Authorities may require both sprinklers and fireproof cladding, but for wooden buildings only. This is why one often cannot see wooden surfaces in wooden houses, like in this corridor in wooden block of flats in Jyväskylä city in central Finland. Photo: Puuinfo

Target: urban areas, transport and infrastructure

The opportunities of building with wood are also considered by international real estate developers. ”For them, the most important thing is the plot, and especially its location. And they have found that the land is easier to get if they promise to construct ecologically and sustainably of wood,” says Mikkola. In addition to this, if the use of wood brings savings, they can be used to offset the purchasing price of the land.

On the other hand, even with a good location, construction may be difficult because of poor ground quality.
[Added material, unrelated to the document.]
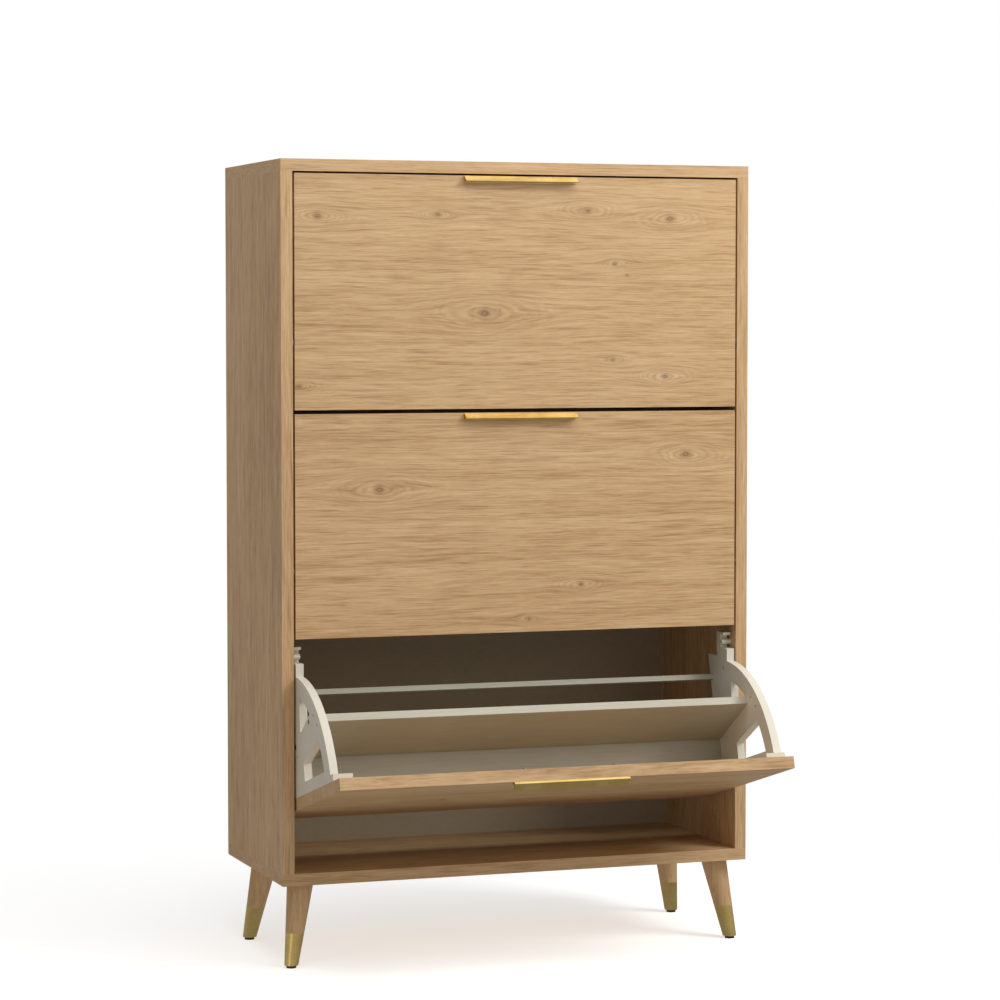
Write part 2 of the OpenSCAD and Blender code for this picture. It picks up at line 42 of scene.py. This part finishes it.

Because of its lightness, wood may often be the ideal solution here as well

The goal is to increase the share of wood in high-rise urban construction and to win projects to construct modern public buildings and infrastructure, such as bridges. ”As regards Finnish construction codes, we use a sort of belt-and-braces approach, when in real life only one of the two would be needed. This creates obvious additional costs for building with wood,” says Mikkola.
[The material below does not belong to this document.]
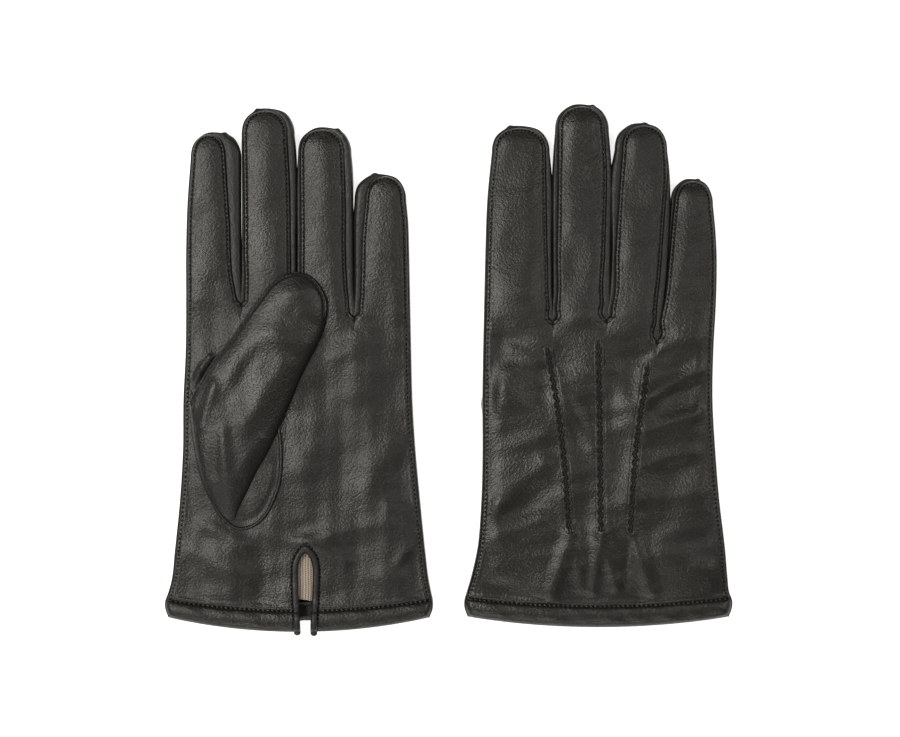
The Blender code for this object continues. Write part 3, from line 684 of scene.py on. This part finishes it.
def attach(piece, pattern, finger):
    """Finds the finger's joint and bakes the piece's placement into its mesh; the piece is not bent round the
    joint.
    """
    hinge = next(j for j in frame["joints"] if j["name"] == f"{pattern.side}_{FINGERS[finger]}_curl")
    x, y, z = hinge["pos_m"]
    reach = BEND_REACH * MM
    y - reach
    y + reach
    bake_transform(piece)


def side_of_finger(pattern, finger):
    """Seam and outline round a finger, point for point: up the left side, round the tip, down the right."""
    fall = pattern.fall_start(finger)
    starts = [pattern.border if (finger == 0 and k == 0) or (finger == 3 and k == 1)
              else pattern.crotches[finger - 1 + k][1] - 1.0 for k in (0, 1)]
    turn = np.linspace(math.pi, 0, 61)
    runs = [np.arange(start, fall, 0.7) for start in starts]
    lines = []
    for line, border, out in ((pattern.seam, TIP_BORDER, 0),
                              (pattern.side_line, 0, gather(pattern, finger, turn))):
        left = np.stack([line(2 * finger, runs[0]), runs[0]], axis=1)
        right = np.stack([line(2 * finger + 1, runs[1]), runs[1]], axis=1)
        ends = [float(line(2 * finger + k, np.array(fall))) for k in (0, 1)]
        arch = np.stack([sum(ends) / 2 + ((ends[1] - ends[0]) / 2 + out) * powered(np.cos(turn)),
                         fall + (TIP - border + out) * powered(np.sin(turn))], axis=1)
        lines.append(np.concatenate([left, arch, right[::-1]]))
    return lines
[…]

”To take an example, the authorities may require both sprinklers and fireproof cladding, but for wooden buildings only. However, if a fire breaks out you have five minutes to get out in order to survive, and within that time it’s only the interior materials that will catch fire,” says Mikkola. The twofold fire safety requirements increase costs by as much as 4 to 8 percent.

The greatest challenge for building with wood is, however, market economy. ”If you have never used wood in construction, it constitutes a risk that will be priced in the tender. Thus, it is not enough that your costs are no higher than those of your traditional competitors, you must be able to clearly underbid them,” says Mikkola.